One former detainee recalled receiving a small slice of bread and sausage for breakfast, soup for lunch, and bread with yogurt for dinner, without fruit or vegetables. He said he never received any vitamins, and another man said the food was “so bad that even a dog wouldn’t eat it.”

Water access is also a serious problem. Multiple accounts describe no hot water and extremely limited drinking water, with people often forced to drink from the small sink next to the toilet in their cell. One man reported that detainees received only one or two cups of water per day, plus an occasional bottle of hot water, far from sufficient for basic hydration, let alone health.

People are given one set of sheets and a small starter kit of hygiene items; anything beyond that usually has to be bought through an internal “canteen” system using money deposited by relatives. Many detainees say they were never told this system exists, and some report that money they had on them at the time of detention was taken to “cover” the cost of their stay.

Isolation, outdoor access and discipline

Lukavica has an isolation cell used for solitary confinement, including for people considered at risk of self‑harm. HRW and others have raised concerns that, because of features like the sink and pole, these cells actually increase the risk of suicide rather than reduce it.

Accounts speak of extremely limited outdoor access, despite rules that promise at least two hours outside per day. Vaša Prava and detainees reported periods where people were not allowed outside for months, in clear breach of both domestic regulations and international standards. One man told us that during his two months in Lukavica he went outside only twice, and was usually not even allowed into the corridor.

Detainees and lawyers describe an atmosphere of fear and control. Some mention being given tranquilizers to keep them quiet, while others recount insults, humiliation and physical violence from guards, including those employed by private security companies contracted in earlier years. Even detainees who did not experience direct violence say they lived with the constant sense that “the police can do anything, and no one would know.”

Health care and mental health

Officially, Lukavica has a nurse on site and a doctor who visits regularly, with referrals to Kasindol hospital and Sarajevo University Clinical Centre where needed. In practice, detainees describe long periods where no one checks on their wellbeing unless they actively insist on help, even though cameras are in place and staff could see if someone appears unwell.
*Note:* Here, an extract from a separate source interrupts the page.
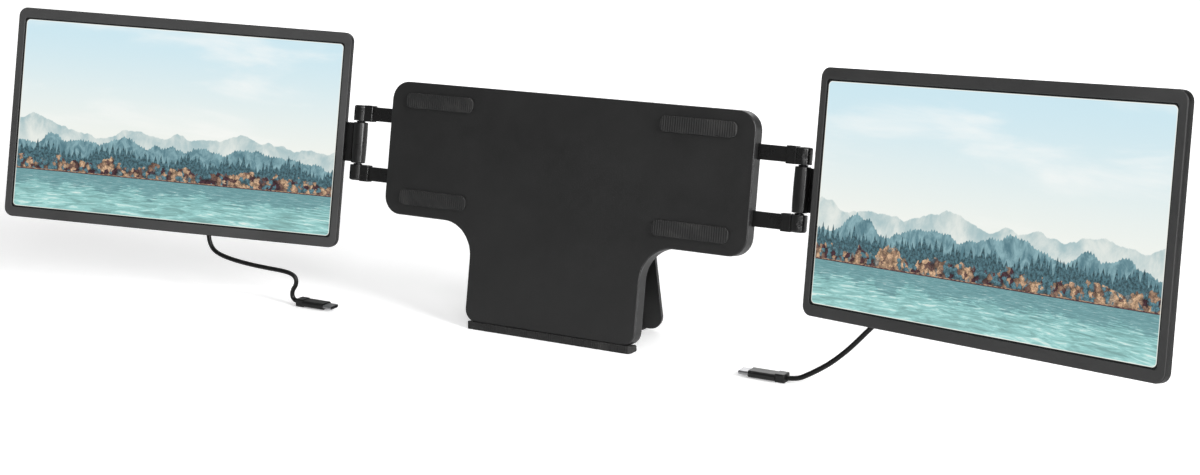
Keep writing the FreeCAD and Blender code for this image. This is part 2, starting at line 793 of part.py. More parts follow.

One man told us he lay in bed for long periods without anyone asking if he was okay; when he asked for glasses due to poor eyesight, he received no response. Another man with severe tooth pain told a lawyer he eventually pulled out all his teeth himself because he could not bear the pain and had not been given proper treatment.

The mental health impact of prolonged, uncertain detention is also profound. Past reports documented people sinking into deep depression, including an Algerian man who became almost unable to speak to others after a year inside Lukavica. The centre’s own records confirm at least one death after just three days in custody, a stark reminder of how quickly neglect and stress can become fatal.

Why this facility matters far beyond its walls

Lukavica is more than a building on the edge of East Sarajevo. It is the physical core of Bosnia’s immigration detention system, a space where EU funding, national security narratives and everyday violence intersect. For seventeen years, it has operated with minimal transparency, despite repeated warnings from the Ombudsman, the European Court of Human Rights, UN mechanisms and human rights organisations.

By reconstructing what Lukavica is, how it looks, who it holds and what life there is like, our report aims to make it harder to treat the facility as an abstract “centre” on a map. It is a place where specific people sleep in mouldy cells, ration water from sinks next to toilets, fear beatings and deportation, and wait for legal remedies that too often never arrive.

In the next pieces, we will look more closely at legal remedies, children in detention and the role of EU externalisation policies,  but all of that starts here, behind Lukavica’s locked doors.